We anticipate that only a small percentage of tagged sounds will be relevant and useful to a large-scale mapping effort, however sounds that receive many tags from the same area will reflect the actual state of urban sounds. 

1 .Waze is a free social mobile app that enables drivers to build and use live maps, real-time traffic updates and turn-by-turn navigation for an optimal commute

2. (The 1% rule states that the number of people who create content on the Internet represents approximately of the people actually viewing that content)
We hope that the maps and visualizations provided by Soundscape will increase citizens’ awareness of their urban acoustical environment, on both a personal and city-wide level. Hopefully the content made available by Soundscape will improve peoples’ lives, however marginally, by bringing an important issue to their awareness and providing a platform to understand the problem and devise solutions to deal with it.
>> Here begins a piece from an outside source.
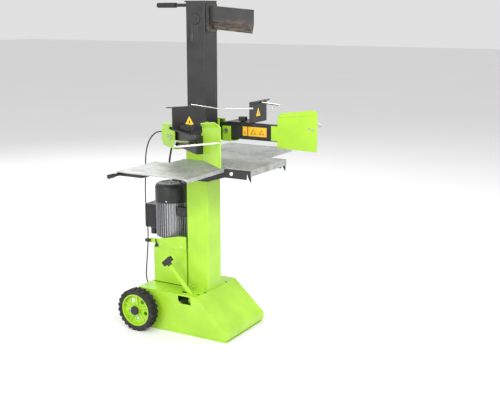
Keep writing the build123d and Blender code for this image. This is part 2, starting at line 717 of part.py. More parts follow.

We see Soundscape as the base platform for sound/acoustic applications across the globe, by providing a large database with tools to access the vast amounts of information easily. Possible applications include:
  • Data-mining applications: The past decades have seen a massive shift in the way data is examined. Patterns are not discovered from small data samples, rather society has become massively data-centric, with huge amounts of data being subjected to analysis yielding results and patterns not apparent on smaller scales. The nature of Soundscape’s data collection will create ample opportunities for data-mining applications, from real-estate “sound ratings” of different neighborhoods to applications that plot running routes across the city according to the types of sounds or moods requested along the route.

  •  Technological advancement – by aggregating large amounts of sounds already identified and tagged according to sounds heard in each recording, Soundscape’s database can provide a platform for studying or even a basis for noise recognition algorithms.